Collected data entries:
# # # # # # #

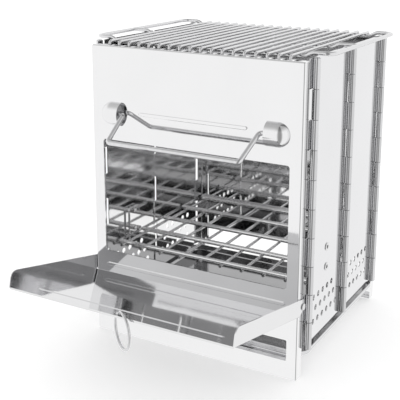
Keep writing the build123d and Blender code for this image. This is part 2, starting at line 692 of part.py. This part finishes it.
# Grill wires: welded across the frame, ends turned down over both plates.
GRILL_LOW = HEIGHT + GRILL_REST_GAP
GRILL_FRONT_Y = FRONT_Y + GRILL_END_SETBACK
GRILL_REAR_Y = REAR_Y - GRILL_END_SETBACK
with BuildPart() as grill_wires:
    for index in range(GRILL_COUNT):
        wire_x = (index - (GRILL_COUNT - 1) / 2) * GRILL_PITCH
        with BuildLine(Plane.YZ.offset(wire_x)):
            FilletPolyline(
                (GRILL_FRONT_Y, GRILL_LOW),
                (GRILL_FRONT_Y, GRILL_WIRE_Z),
                (GRILL_REAR_Y, GRILL_WIRE_Z),
                (GRILL_REAR_Y, GRILL_LOW),
                radius=GRILL_BEND,
            )
        with BuildSketch(Plane.XY.offset(GRILL_LOW)):
            with Locations((wire_x, GRILL_FRONT_Y)):
                Circle(GRILL_WIRE)
        sweep()
grill_wires.part.label = "grill_wires"

# Fire grate: bars from side to side.
with BuildPart() as grate_bars:
    with BuildSketch(Plane.YZ.offset(-BAR_HALF_LENGTH)):
        for index in range(BAR_COUNT):
            with Locations((FRONT_Y + BAR_FRONT_SETBACK + index * BAR_PITCH, BAR_Z)):
                Circle(BAR_RADIUS)
    extrude(amount=2 * BAR_HALF_LENGTH)
grate_bars.part.label = "grate_bars"

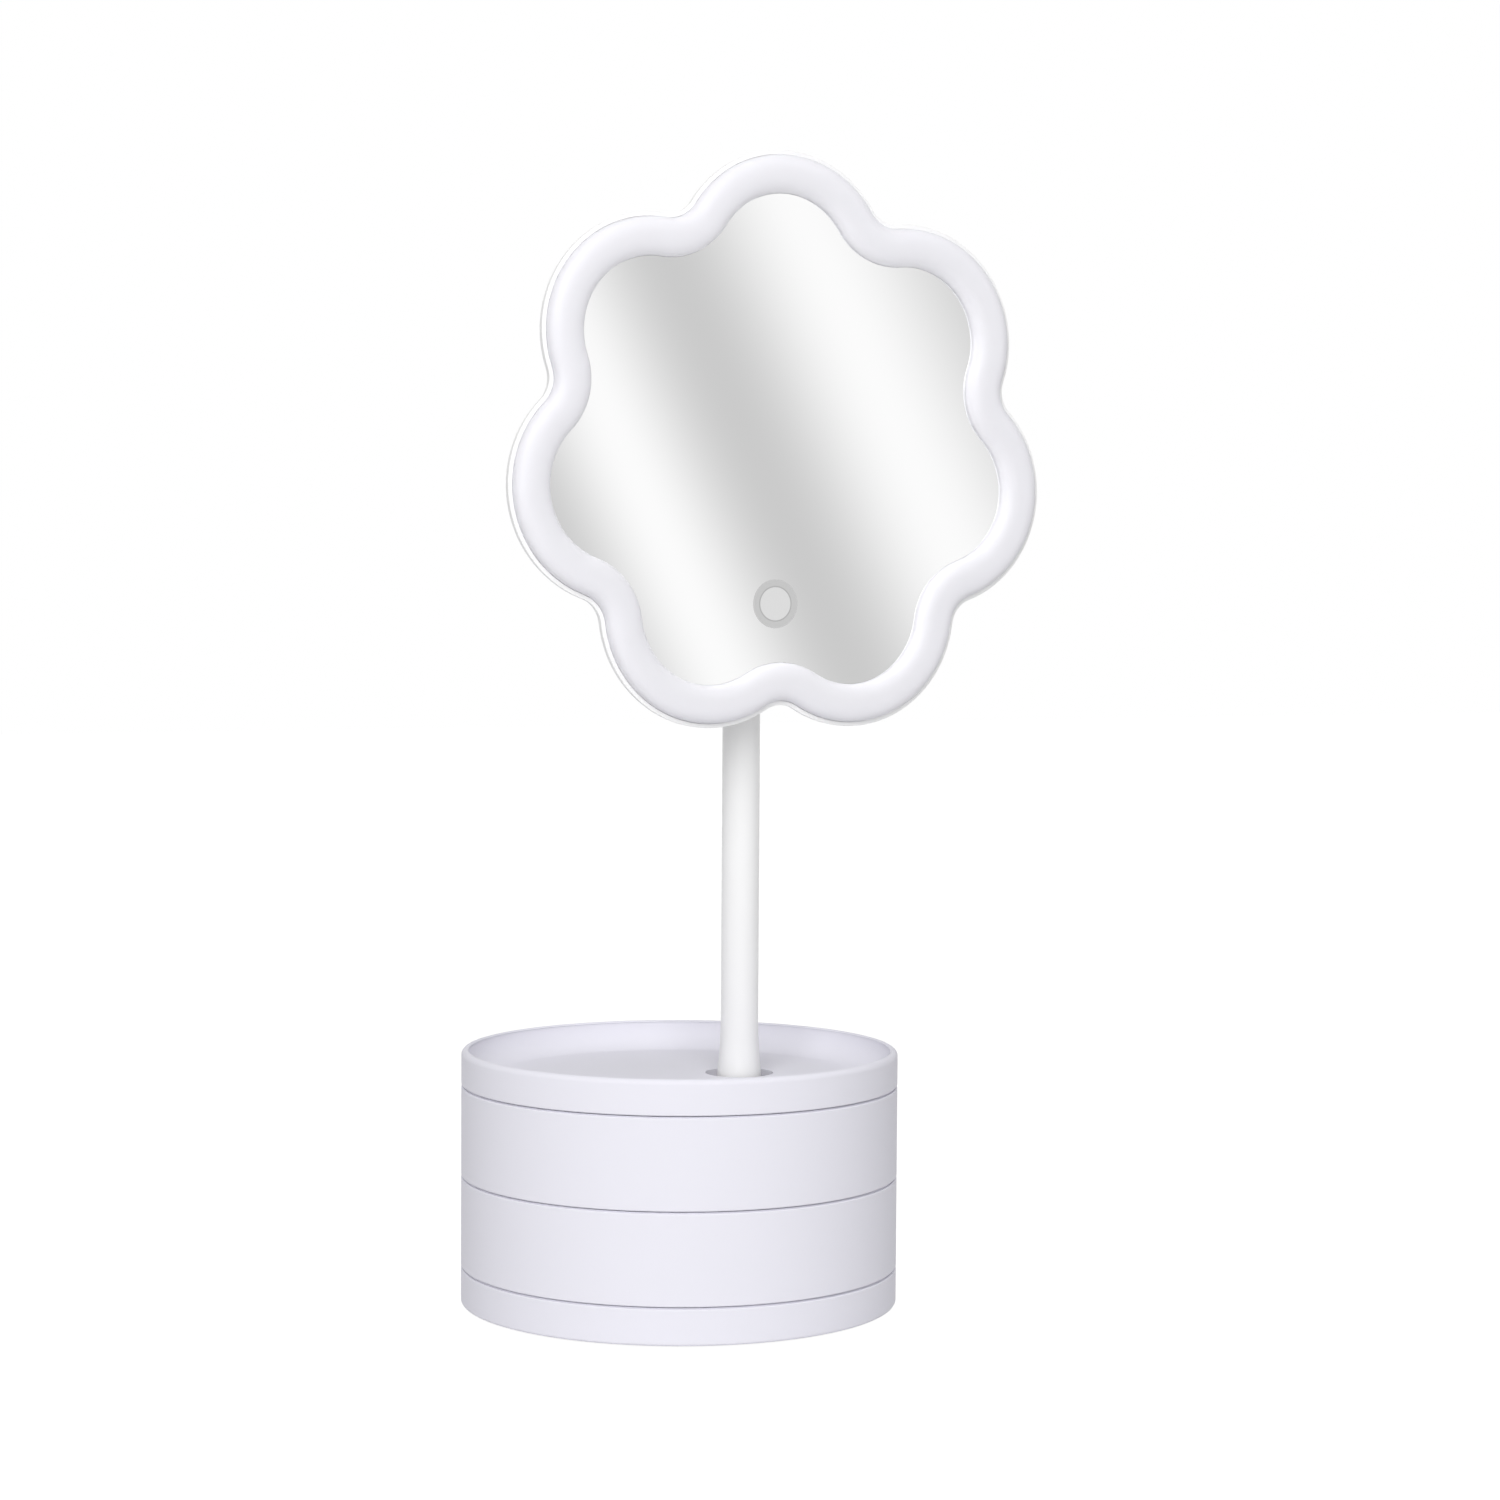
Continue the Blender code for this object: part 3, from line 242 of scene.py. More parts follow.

# # # # # # #

Exercise:
Lines from the records above that hold "code" are the ones to list.

Solution to the problem:
Keep writing the build123d and Blender code for this image. This is part 2, starting at line 692 of part.py. This part finishes it.
Continue the Blender code for this object: part 3, from line 242 of scene.py. More parts follow.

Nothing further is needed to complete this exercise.